◎「かしこ(彼処)」
「かはしこ(彼愛し処)」。「か(彼)」(下記)「はし(愛し)」「こ(処)」に関してはすべてその各々の項。「か(彼)」に感嘆しそれを思っていることが表現され、思念的な「こ(処)」が表現される。「はし(愛し)」はシク活用形容詞ですが、古くは、「うつくしづま(愛し妻)」のような、接続する名詞の前に「き」の入らない表現がありました。意味は「あそこ(彼処)」に似ています(「そ(其)」による記憶想起的思念化が「はし(愛し)」によって表現されている)。「か(彼)」が「あ(彼)」に変化している言い方で「あしこ(彼処)」(これは2019年に触れたのですが後述再記)があります。
「ここにたたかひ、かしこにあらそひ、人をほろぼし…」(『平家物語』)。
「そこかしこに…」。
(以下、過去に触れたものの必要と思われるもの部分再記)
◎「か(彼)」
詠嘆・感慨的な助詞の「か」(→「か(助)」の項)として現れている「か」。この「か(彼)」が文法上の品詞分類として助詞だと言っているわけではありません。詠嘆・感慨的な助詞の「か」として現れているその「か」だということです。たとえば「かのひと(彼の人)」は、「『…か』の人」、「…」という詠嘆・感慨のある人、ということであり、その人が目の前にいれば、その人は遠い昔に会ったことのある人で、あの人か…、と感慨が起こる人であったり、目の前にいない人なら、簡単に現実に会うことは困難な遠い地の人であったりし、「かのち(彼の地)」は、時間的彼方の、遠い昔に行ったことのある地であったり、空間的彼方の、遠い地であったり、さらには、話に聞いただけの想の世界の地であったりする。そうした『…か』である何かが「か(彼)」。後にこの「か(彼)」に代わるような語となる「あ(彼)」に関してはその項(下記)。
◎「あしこ(彼処)」
「あはしこ(彼愛し処)」。「あ(彼)」(下記)「はし(愛し)」「こ(処)」に関してはすべてその各々の項参照。「あ(彼)」は特定性なく漠然と何かを指し示す。この「あ(彼)」は古くは「か(彼)」と言いましたが、後には「あ」が一般的になります。「あはしこ(彼愛し処)→あしこ」は、「あ(彼)」に感嘆しそれを思っていることが表現され、思念的な「こ(処)」(現在感・個別感のある「こ(処)」)が表現される。意味は「あそこ(彼処)」に似ている(「あはしこ(彼愛し処)→あしこ」では「あそこ」の「そ」による思念化が「はし(愛し)」によって表現されている。「はし(愛し)」では何かが感嘆されており、そこには当然「(思念的に)何か」があるわけです。「あそこ」の「そ」は思念的に何かを指し示す→「そ(其)」の項)。

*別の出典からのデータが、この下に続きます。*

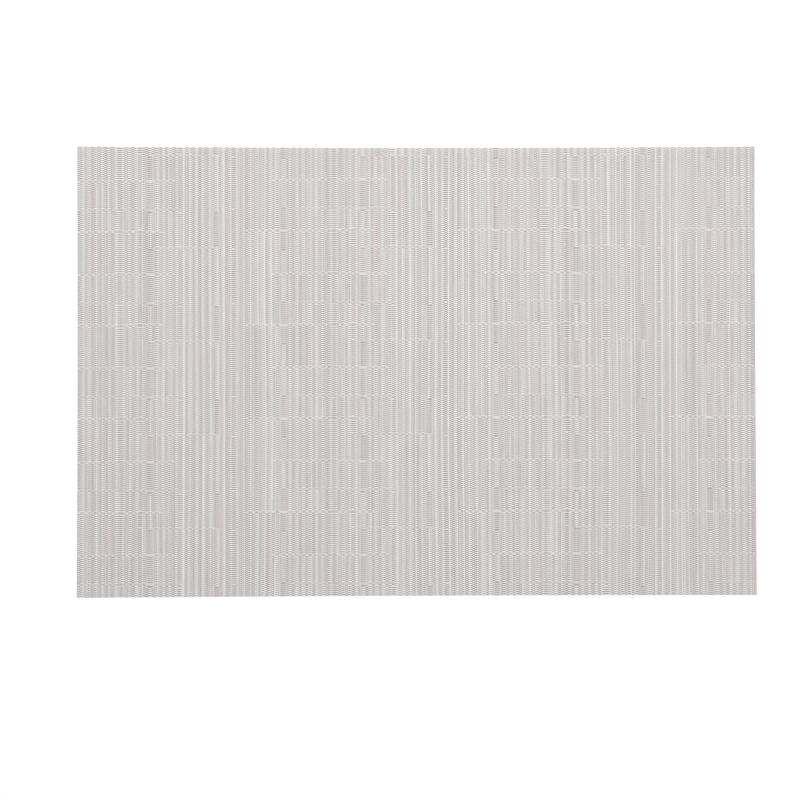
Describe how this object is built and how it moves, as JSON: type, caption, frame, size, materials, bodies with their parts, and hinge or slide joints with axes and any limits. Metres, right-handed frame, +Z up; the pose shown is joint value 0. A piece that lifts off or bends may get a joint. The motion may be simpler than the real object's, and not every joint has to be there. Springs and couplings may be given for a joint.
{
  "type": "woven vinyl placemat",
  "caption": "Flat rectangular placemat of ribbed woven vinyl with plain cut edges, for laying under a plate or cup.",
  "frame": {"origin": "middle of the mat's footprint, on the surface that it lies on", "axes": "+X along the mat's length, +Y across it from the near cut to the far cut, +Z up"},
  "size_m": [0.452, 0.3, 0.0016],
  "materials": {
    "woven_vinyl": "pale greige vinyl-coated yarn in a ribbed weave, satin to matt"
  },
  "bodies": {
    "root": {"mat": "woven_vinyl"}
  },
  "joints": []
}
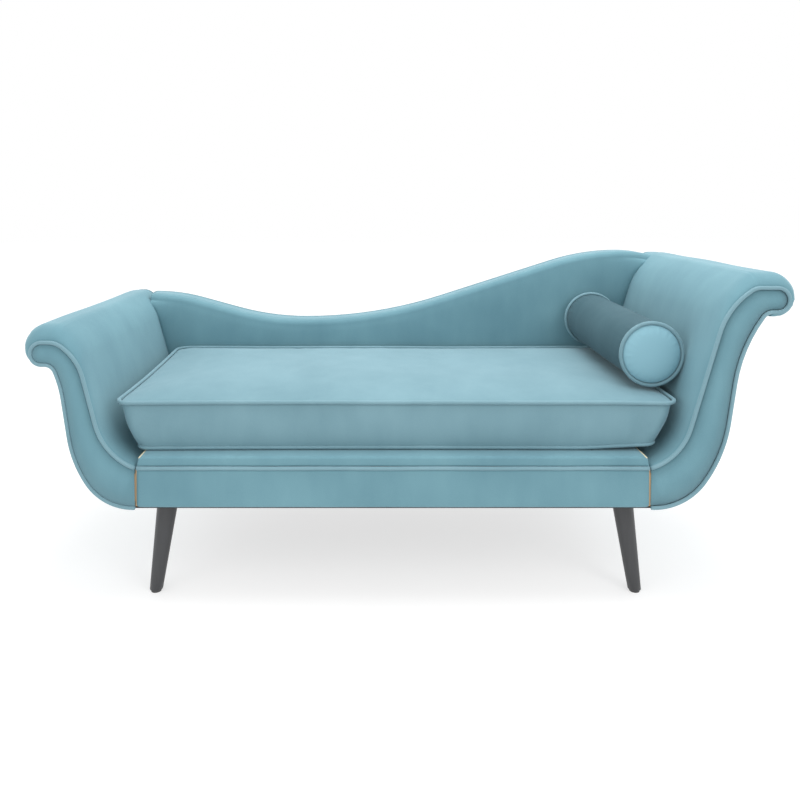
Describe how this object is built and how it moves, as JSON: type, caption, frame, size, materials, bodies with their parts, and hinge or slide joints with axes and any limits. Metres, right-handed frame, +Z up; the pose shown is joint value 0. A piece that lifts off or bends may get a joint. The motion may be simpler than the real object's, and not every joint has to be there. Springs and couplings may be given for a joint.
{
  "type": "chaise longue",
  "caption": "Velvet chaise longue with rolled scroll arms, a low wavy back, a loose seat cushion, a loose bolster and splayed tapered legs.",
  "frame": {"origin": "on the floor, under the centre of the object's box", "axes": "+Z up, +X along the seat towards the higher arm, +Y from the open front to the back"},
  "size_m": [1.797, 0.723, 0.78],
  "materials": {
    "velvet": "satin",
    "cushion_velvet": "satin",
    "bolster_velvet": "satin",
    "piping_velvet": "satin",
    "leg_wood": "satin",
    "frame_timber": "matte",
    "webbing": "matte",
    "foam": "matte",
    "dust_cloth": "matte",
    "steel": "satin",
    "glide_plastic": "matte"
  },
  "bodies": {
    "frame": {"back_posts": "frame_timber", "back_rail": "frame_timber", "back_top_rail": "frame_timber", "back_top_strip": "velvet", "base_front": "velvet", "base_piping": "piping_velvet", "corner_blocks": "frame_timber", "deck_cover": "velvet", "deck_foam": "foam", "dust_cover": "dust_cloth", "front_left_leg": "leg_wood", "front_rail": "frame_timber", "front_right_leg": "leg_wood", "inside_back": "velvet", "left_arm_facing": "velvet", "left_arm_pad": "velvet", "left_arm_rail": "frame_timber", "left_cross_rail": "frame_timber", "left_end_rail": "frame_timber", "left_facing_piping": "piping_velvet", "left_front_gable": "frame_timber", "left_lower_rail": "frame_timber", "left_outside_arm": "velvet", "left_rear_gable": "frame_timber", "left_scroll_rail": "frame_timber", "leg_bolts": "steel", "leg_glides": "glide_plastic", "leg_plates": "steel", "outside_back": "velvet", "rear_left_leg": "leg_wood", "rear_right_leg": "leg_wood", "right_arm_facing": "velvet", "right_arm_pad": "velvet", "right_arm_rail": "frame_timber", "right_cross_rail": "frame_timber", "right_end_rail": "frame_timber", "right_facing_piping": "piping_velvet", "right_front_gable": "frame_timber", "right_lower_rail": "frame_timber", "right_outside_arm": "velvet", "right_rear_gable": "frame_timber", "right_scroll_rail": "frame_timber", "webbing_long_straps": "webbing", "webbing_straps": "webbing"},
    "seat_cushion": {"seat_cushion_cover": "cushion_velvet", "seat_cushion_filling": "foam", "cushion_bottom_piping": "piping_velvet", "cushion_top_piping": "piping_velvet"},
    "bolster": {"bolster_cover": "bolster_velvet", "bolster_filling": "foam", "bolster_piping": "piping_velvet"}
  },
  "joints": [
    {"name": "cushion_lift", "type": "slide", "parent": "frame", "child": "seat_cushion", "axis": [0, 0, 1], "range_m": [0, 0.45]},
    {"name": "bolster_lift", "type": "slide", "parent": "seat_cushion", "child": "bolster", "axis": [0, 0, 1], "range_m": [0, 0.45]}
  ]
}
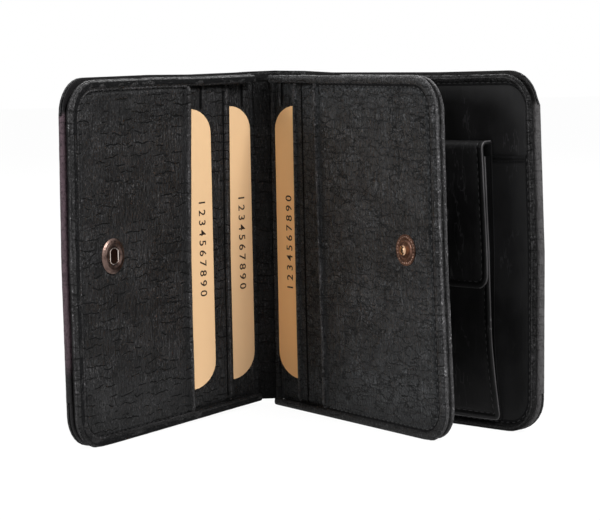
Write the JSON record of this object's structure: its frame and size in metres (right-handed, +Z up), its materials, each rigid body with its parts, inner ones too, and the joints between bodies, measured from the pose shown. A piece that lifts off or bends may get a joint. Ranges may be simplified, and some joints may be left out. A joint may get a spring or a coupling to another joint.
{
  "type": "card wallet",
  "caption": "Upright bifold leather card wallet standing open, with a centre leaf, card pockets, a press stud and a flapped coin pouch.",
  "frame": {"origin": "foot of the spine, midway between its folds and in the middle of the cover leather", "axes": "+Z up along the spine, +X along the spine's width to the right board, boards open to -Y"},
  "size_m": [0.1384, 0.0803, 0.106],
  "materials": {
    "cover_leather": "crackle grain, semi-matte",
    "panel_leather": "crackle grain, semi-matte",
    "lining": "matte",
    "card_stock": "matte",
    "copper": "antique copper"
  },
  "bodies": {
    "spine": {"spine_cover": "cover_leather", "spine_divider": "panel_leather"},
    "left_board": {"left_cover": "cover_leather", "left_cover_hem": "cover_leather", "left_bill_lining": "lining", "left_panel_back": "panel_leather", "left_pocket_inner": "panel_leather", "left_pocket_outer": "panel_leather", "left_binding": "panel_leather", "snap_socket_ring": "copper", "snap_socket_spring": "copper", "snap_socket_cap": "copper"},
    "left_card_outer": {"left_card_outer": "card_stock"},
    "left_card_inner": {"left_card_inner": "card_stock"},
    "leaf": {"leaf_hinge_strip": "panel_leather", "leaf_back_panel": "panel_leather", "leaf_backing": "panel_leather", "leaf_pocket_inner": "panel_leather", "leaf_pocket_outer": "panel_leather", "leaf_binding_front": "panel_leather", "leaf_binding_back": "panel_leather", "snap_stud": "copper", "snap_stud_rivet": "copper"},
    "leaf_card": {"leaf_card": "card_stock"},
    "right_board": {"right_cover": "cover_leather", "right_cover_hem": "cover_leather", "right_bill_lining": "lining", "right_panel_back": "panel_leather", "right_slip_pocket": "panel_leather", "right_binding": "panel_leather", "coin_pouch_back": "panel_leather", "coin_pouch_gusset": "panel_leather", "coin_pouch_front": "panel_leather", "pouch_snap_stud": "copper", "pouch_snap_rivet": "copper"},
    "coin_flap": {"coin_flap": "panel_leather", "flap_snap_cap": "copper", "flap_snap_socket": "copper"}
  },
  "joints": [
    {"name": "left_fold", "type": "hinge", "parent": "spine", "child": "left_board", "pos_m": [-0.00953, 0, 0], "axis": [0, 0, -1], "range_deg": [-39.25, 50.75]},
    {"name": "right_fold", "type": "hinge", "parent": "spine", "child": "right_board", "pos_m": [0.00953, 0, 0], "axis": [0, 0, 1], "range_deg": [-41.35, 48.65]},
    {"name": "leaf_turn", "type": "hinge", "parent": "spine", "child": "leaf", "pos_m": [-0.00095, -0.00245, 0], "axis": [0, 0, 1], "range_deg": [-29.05, 34.15]},
    {"name": "coin_flap_lift", "type": "hinge", "parent": "right_board", "child": "coin_flap", "pos_m": [0.0072, -0.00205, 0.0851], "axis": [-0.6607, 0.7507, 0], "range_deg": [0, 8]},
    {"name": "left_card_outer_slide", "type": "slide", "parent": "left_board", "child": "left_card_outer", "axis": [0.6327, 0.7744, 0], "range_m": [-0.006, 0.02]},
    {"name": "left_card_inner_slide", "type": "slide", "parent": "left_board", "child": "left_card_inner", "axis": [0.6327, 0.7744, 0], "range_m": [-0.006, 0.0004]},
    {"name": "leaf_card_slide", "type": "slide", "parent": "leaf", "child": "leaf_card", "axis": [-0.4848, 0.8746, 0], "range_m": [-0.006, 0.0001]}
  ],
  "couplings": [
    {"joint": "leaf_turn", "follows": "right_fold", "ratio": 0.7013}
  ]
}
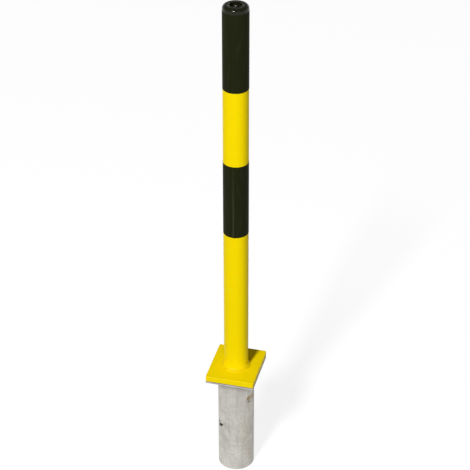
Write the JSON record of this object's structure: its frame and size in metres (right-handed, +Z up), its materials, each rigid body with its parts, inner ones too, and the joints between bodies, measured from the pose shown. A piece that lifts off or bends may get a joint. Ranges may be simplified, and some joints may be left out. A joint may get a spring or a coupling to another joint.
{
  "type": "removable barrier post with ground sleeve",
  "caption": "Steel tube barrier post with yellow and black bands, a triangular key lock in its rounded head and a welded foot plate, standing in a galvanised ground sleeve.",
  "frame": {"origin": "on the sleeve's axis at the underside of the sleeve's plate, which is the ground line", "axes": "+Z up along the post, -Y towards the front edge of the plates, +X to the right of the front"},
  "size_m": [0.122, 0.141, 1.2891],
  "materials": {
    "galvanised_steel": "hot-dip galvanised, dull and mottled",
    "rusty_steel": "bare, dull, with pale rust",
    "yellow_paint": "gloss powder coat",
    "black_film": "satin adhesive film",
    "black_paint": "gloss black paint",
    "bronze": "turned bearing bronze",
    "nylon": "moulded",
    "plain_steel": "turned, lightly oiled"
  },
  "bodies": {
    "ground_sleeve": {"sleeve_tube": "galvanised_steel", "sleeve_plate": "galvanised_steel", "sleeve_weld": "galvanised_steel", "guide_ring": "galvanised_steel", "keeper_front": "galvanised_steel", "keeper_back": "galvanised_steel", "keeper_welds": "galvanised_steel", "locating_peg": "rusty_steel"},
    "post": {"post_tube": "yellow_paint", "foot_plate": "yellow_paint", "foot_weld": "yellow_paint", "upper_band": "black_film", "lower_band": "black_film", "head_cap": "black_paint", "key_cup": "black_paint", "spindle_bush": "bronze", "rod_guide": "nylon", "bearing_plate": "plain_steel", "lower_bush": "bronze", "stop_pin": "plain_steel"},
    "lock": {"key_spindle": "plain_steel", "thrust_washer": "plain_steel", "snap_ring": "plain_steel", "coupling_tube": "plain_steel", "coupling_pins": "plain_steel", "lock_rod": "plain_steel", "stop_collar": "plain_steel", "collar_pin": "plain_steel", "crossbar": "plain_steel", "crossbar_pin": "plain_steel"}
  },
  "joints": [
    {"name": "post_lift", "type": "slide", "parent": "ground_sleeve", "child": "post", "axis": [0, 0, 1], "range_m": [0, 0.24]},
    {"name": "key_turn", "type": "hinge", "parent": "post", "child": "lock", "pos_m": [0, 0, 0.98], "axis": [0, 0, 1], "range_deg": [0, 90]}
  ]
}
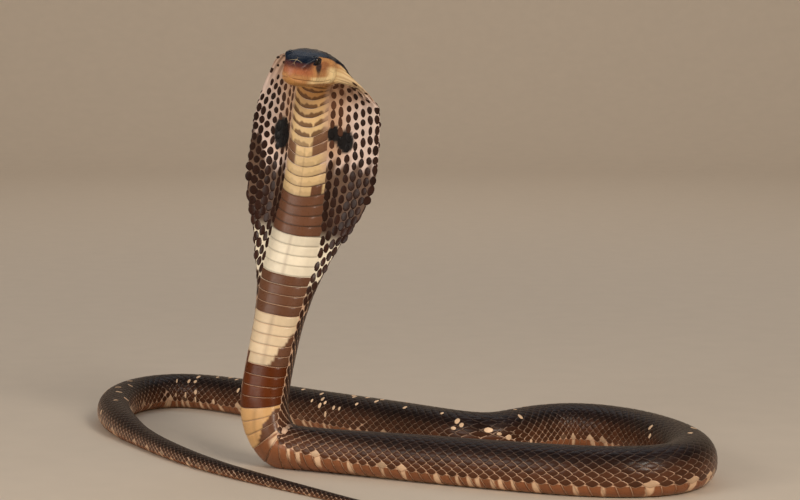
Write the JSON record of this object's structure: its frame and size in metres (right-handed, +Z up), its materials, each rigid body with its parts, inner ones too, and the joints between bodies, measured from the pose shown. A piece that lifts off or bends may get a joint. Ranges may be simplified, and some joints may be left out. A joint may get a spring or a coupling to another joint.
{
  "type": "spectacled cobra model",
  "caption": "Life-size still model of a spectacled cobra, reared with its hood spread over a trunk that lies on the floor in a wide loop with two turns and a tapering tail.",
  "frame": {"origin": "centre of the rectangle that the animal covers on the floor, at floor level", "axes": "+Z up from the floor; the animal faces -Y, and +X is to the right of a viewer whom it faces"},
  "size_m": [0.4064, 0.4216, 0.2618],
  "materials": {
    "crown": "smooth head shields, dark brown, satin to glossy",
    "jaw": "smooth tan and cream lip and chin shields, satin",
    "hood": "cream and pinkish skin under dark brown scales, satin",
    "neck": "broad belly scutes banded cream and brown, satin",
    "trunk": "smooth dark brown scales with pale outlines, glossy",
    "tail": "smooth dark scales with pale edges, satin",
    "eye": "near-black, polished"
  },
  "bodies": {
    "root": {"head": "crown", "lower_jaw": "jaw", "eye_left": "eye", "eye_right": "eye", "nape": "hood", "hood": "hood", "neck": "neck", "neck_base": "neck", "trunk_front": "trunk", "trunk_right_turn_near": "trunk", "trunk_right_turn_far": "trunk", "trunk_middle": "trunk", "trunk_far": "trunk", "trunk_rear": "trunk", "trunk_left_turn_far": "trunk", "trunk_left_turn_near": "trunk", "trunk_end": "trunk", "tail_root": "tail", "tail_middle": "tail", "tail_tip": "tail"}
  },
  "joints": []
}
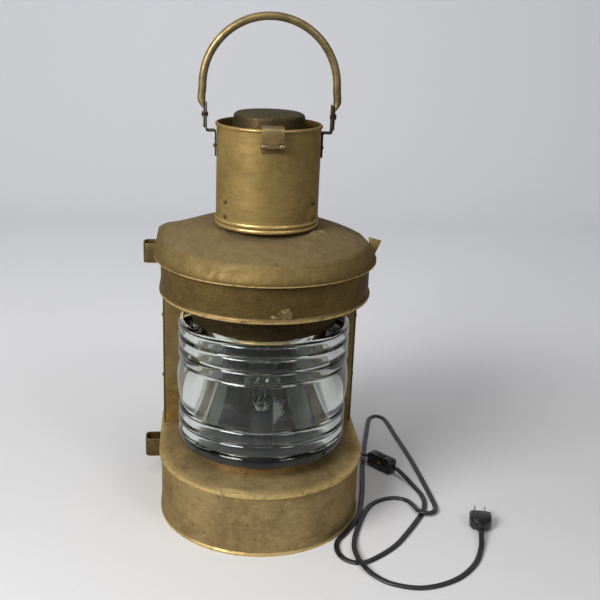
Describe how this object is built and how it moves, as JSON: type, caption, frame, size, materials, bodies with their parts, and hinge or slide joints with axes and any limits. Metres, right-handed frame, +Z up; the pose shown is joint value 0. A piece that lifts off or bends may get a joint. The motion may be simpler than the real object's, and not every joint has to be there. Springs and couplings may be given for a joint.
{
  "type": "signal lantern",
  "caption": "Ship's masthead signal lantern with a ribbed drum lens, round chimney, swinging bail and rear lamp door, wired for a mains bulb with an inline switch.",
  "frame": {"origin": "centre of the base's underside, under the axis of the lens", "axes": "+Z up through the chimney, -Y out through the middle of the lens, +X to the right as the lens is faced"},
  "size_m": [0.4392, 0.4419, 0.6068],
  "materials": {
    "bronze_paint": "aged bronze-gold paint over sheet brass, mottled and rubbed",
    "dark_bronze": "darkened bronze paint on brass fittings",
    "white_enamel": "white reflector paint in front, bronze behind",
    "black_paint": "black paint",
    "lens_glass": "thick pressed glass, faintly green",
    "bulb_glass": "thin clear glass",
    "brass": "turned brass",
    "steel": "nickel-plated",
    "phenolic": "moulded black phenolic",
    "vinyl": "satin black vinyl"
  },
  "bodies": {
    "root": {"base_shell": "bronze_paint", "base_shoulder": "bronze_paint", "lower_lens_collar": "bronze_paint", "rear_housing": "bronze_paint", "side_rivet_1": "bronze_paint", "side_rivet_2": "bronze_paint", "side_rivet_3": "bronze_paint", "side_rivet_4": "bronze_paint", "band_shell": "bronze_paint", "roof": "bronze_paint", "chimney_shell": "bronze_paint", "chimney_rivet_1_lower": "bronze_paint", "chimney_rivet_1_upper": "bronze_paint", "chimney_rivet_2_lower": "bronze_paint", "chimney_rivet_2_upper": "bronze_paint", "ear_rivet_left": "bronze_paint", "ear_rivet_right": "bronze_paint", "side_loop_upper": "bronze_paint", "side_loop_lower": "bronze_paint", "base_plate": "dark_bronze", "upper_lens_collar": "dark_bronze", "band_plate": "dark_bronze", "neck_tube": "dark_bronze", "chimney_bracket_1": "dark_bronze", "chimney_bracket_2": "dark_bronze", "chimney_bracket_3": "dark_bronze", "bail_ear_left": "dark_bronze", "bail_ear_right": "dark_bronze", "bail_pivot_left": "dark_bronze", "bail_pivot_right": "dark_bronze", "cap_hinge_leaf": "dark_bronze", "cap_hinge_pin": "dark_bronze", "door_hinge_leaf": "dark_bronze", "door_hinge_pin": "dark_bronze", "screen_plate": "white_enamel", "lamp_tray": "black_paint", "drum_lens": "lens_glass", "bulb_glass": "bulb_glass", "lamp_pipe": "brass", "pipe_nut": "brass", "switch_screw": "brass", "socket_cap": "phenolic", "socket_shell": "phenolic", "bulb_cap": "steel", "plug_blade_1": "steel", "plug_blade_2": "steel", "cord_bushing": "vinyl", "inner_lead": "vinyl", "cord_to_switch": "vinyl", "cord_to_plug": "vinyl", "switch_front": "vinyl", "switch_back": "vinyl", "plug_body": "vinyl"},
    "bail": {"bail": "bronze_paint"},
    "vent_cap": {"vent_cap": "bronze_paint", "cap_strap": "dark_bronze"},
    "rear_door": {"rear_door": "bronze_paint", "door_hinge_strap": "dark_bronze", "door_knob": "brass"},
    "switch_wheel": {"switch_wheel": "vinyl"}
  },
  "joints": [
    {"name": "bail_swing", "type": "hinge", "parent": "root", "child": "bail", "pos_m": [0, 0, 0.4952], "axis": [1, 0, 0], "range_deg": [-135, 135]},
    {"name": "vent_cap_hinge", "type": "hinge", "parent": "root", "child": "vent_cap", "pos_m": [0, -0.0657, 0.47], "axis": [1, 0, 0], "range_deg": [0, 110]},
    {"name": "rear_door_hinge", "type": "hinge", "parent": "root", "child": "rear_door", "pos_m": [-0.0648, 0.1154, 0.179], "axis": [0, 0, 1], "range_deg": [0, 120]},
    {"name": "switch_wheel_turn", "type": "hinge", "parent": "root", "child": "switch_wheel", "pos_m": [0.17614, 0.07523, 0.01325], "axis": [-0.7649, -0.6441, 0], "continuous": true}
  ]
}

「この国の奥の郡に、人も通ひがたく深き山あるを年ごろも占めおきながら(所有しながら)、あしこに籠もりなむ後また(籠ったのちはふたたび)人には見え知らるべきにもあらずと思ひて(思いながら) ただすこしのおぼつかなきこと残りければ今までながらへけるを(今までそうはせずにいたが)…」(『源氏物語』)。
「『あしこ、あしこ』とて関山も過ぎぬ」(『宇治拾遺物語』)。
「あしこに立てるは何人ぞ」(『梁塵秘抄』)。
◎「あ(彼)」
「あり(有り)」の「あ」に現れる「あ」の音(オン)の全感・完成感が客観的に特定性・個別性なく存在感を表現した。全的な完成感が個別性・具体性のない存在感を表現したということです。「あれ(彼れ)」「あの(彼の)」「あなた(彼方)」「あしこ(彼処)」「あそこ(彼其処)」「あち(彼方)」「あちら(彼方)」。この、「あ」による特定性・個別性のない存在感の表現は、相当に古くからあるのではありましょうが、「あり(有り)」や「あて(当て)」の影響を受けつつの後発的な、発生としては俗語的な、ものです。特定性・個別性のない、そして遠望感のある、情況にあるものの古くからの表現は「か」の音(オン)による「かれ(彼れ)」ですが、「あれ(彼れ)」という表現は平安時代(900年代頃)の、子供が言った言葉をそのまま書いたものの中にあります(『枕草子』152「人ばへするもの」(※)の『あれ見せよ。…』なる幼児の言葉)。 ※ 『枕草子』は段の取り方に諸説あります。